I read a really fun book Hermits. Solitude is wonderful, I quite love it.
I really need to read Walden again. That might be better than just reading about what he did when he wasn't writing it. This is a problem I have, I can always imagine a better book to read than the one I'm reading. What is the ultimate best book, the most optimal book to be reading in each moment?! Leading a purposeful life, I guess you just follow your interests, but also you have to batten the hatches to get through some longer things.
I have been reading about Memoirs in Mary Karr's book The Art of Memoir. In a way memoirs are about examining life.
Thoreau was 28. He's still close to home, he still works, he still has visitors, and many people would visit the pond at the edge of town. Nobody is under the illusion that he's not in an edge of town situation, he's not out in the wilderness isolated.
But he's self sufficient in a new way for him. He's mother and sisters aren't taking care of him. Well, they will perhaps do his laundry occasionally. He is living more rough with self determination. Some people find it helpful to spend a fair amount of time alone to discover themselves in important ways.
Was his ostentatious simplicity performance art as Wall's wonders? He was hospitable to everyone who visited and explained his mission of living deliberately.

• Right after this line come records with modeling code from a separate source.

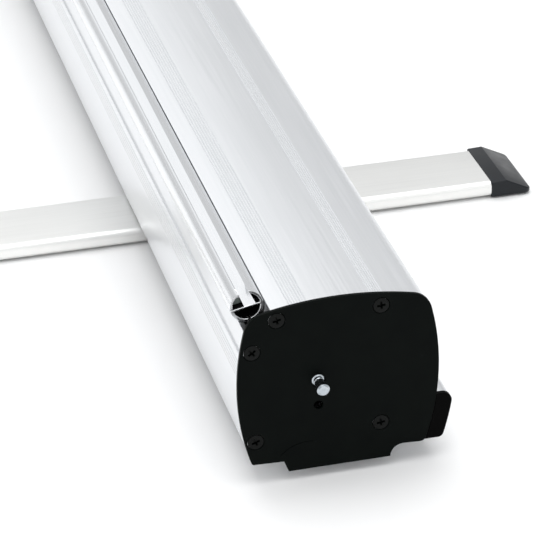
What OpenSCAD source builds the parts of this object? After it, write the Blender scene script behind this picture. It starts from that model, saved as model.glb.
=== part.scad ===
// Roll-up banner stand, ready to be opened: the banner is wound up inside the casing, the
// round top rail sits in its slot and the two feet are swung out.
// X runs along the banner's width, -Y is the front and +Z is up. The origin is on the floor,
// under the middle of the casing. Millimetres.

/* [Casing] */
// Width of the banner film
film_w = 1000; // [600:10:1500]
// Width of the casing across its bowed sides
case_w = 97.8; // [92:0.1:120]
// Height of the crown of the casing above the floor
case_top = 95.9; // [90:0.1:116]
// Wall of the casing extrusions
case_wall = 1.8; // [1.5:0.1:2.2]
// Radius of the two upper corners
corner_r = 11; // [9:0.5:13.5]
// How far the end plates stand proud of the extrusions
plate_proud = 0.8; // [0.5:0.1:1.2]
// Thickness of the steel end plates
plate_t = 2; // [1.5:0.1:3]
// Drop of the tab below each end plate
tab_drop = 5.8; // [4:0.1:8]

/* [Roller] */
// Height of the roller's axis above the floor
axis_z = 52.6; // [48:0.1:60]
// Distance of the roller's axis in front of the middle
axis_y = 9.9; // [6:0.1:14]
// Outer radius of the roller tube
tube_r = 16; // [14:0.5:19.5]
// Radius of the film wound on the tube
roll_r = 21; // [20.5:0.5:25.5]
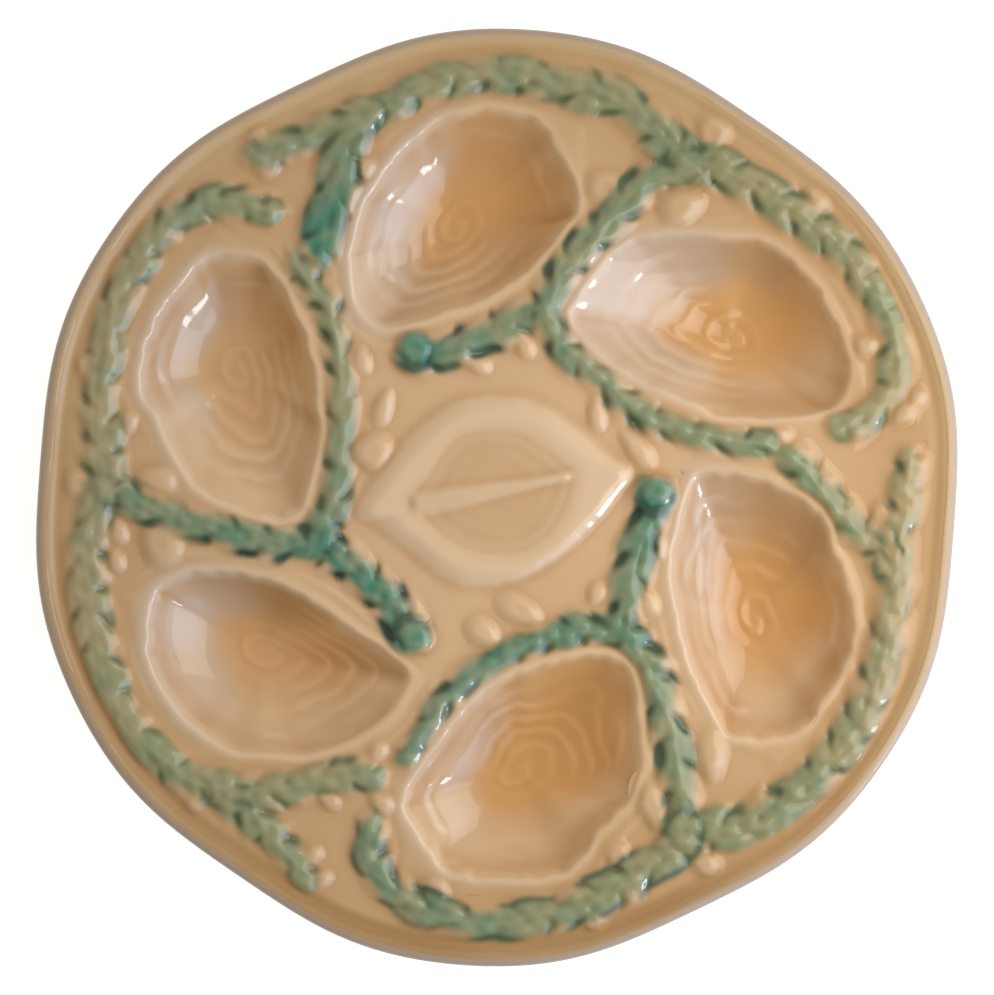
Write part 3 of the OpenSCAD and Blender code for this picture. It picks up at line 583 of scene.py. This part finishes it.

P.195 Walls: “Meeting Thoreau became an Event, the kind of thing one retailed to posterity. As a consequence, all those harmless and loving dinners at home, where he dropped off his laundry, caught up on the news, packed in a good meal, and maybe carried away a pie for breakfast laid him open to endless charges of hypocrisy. No other male American writer has been so discredited for enjoying a meal with loved ones or for not doing his own laundry. But from the very beginning, such charges have been used to silence Thoreau.”
What does is develop his voice as a writer, writing he eulogy to his trip with his brother without even naming his brother in the book, and then the confrontational prophecy of Walden.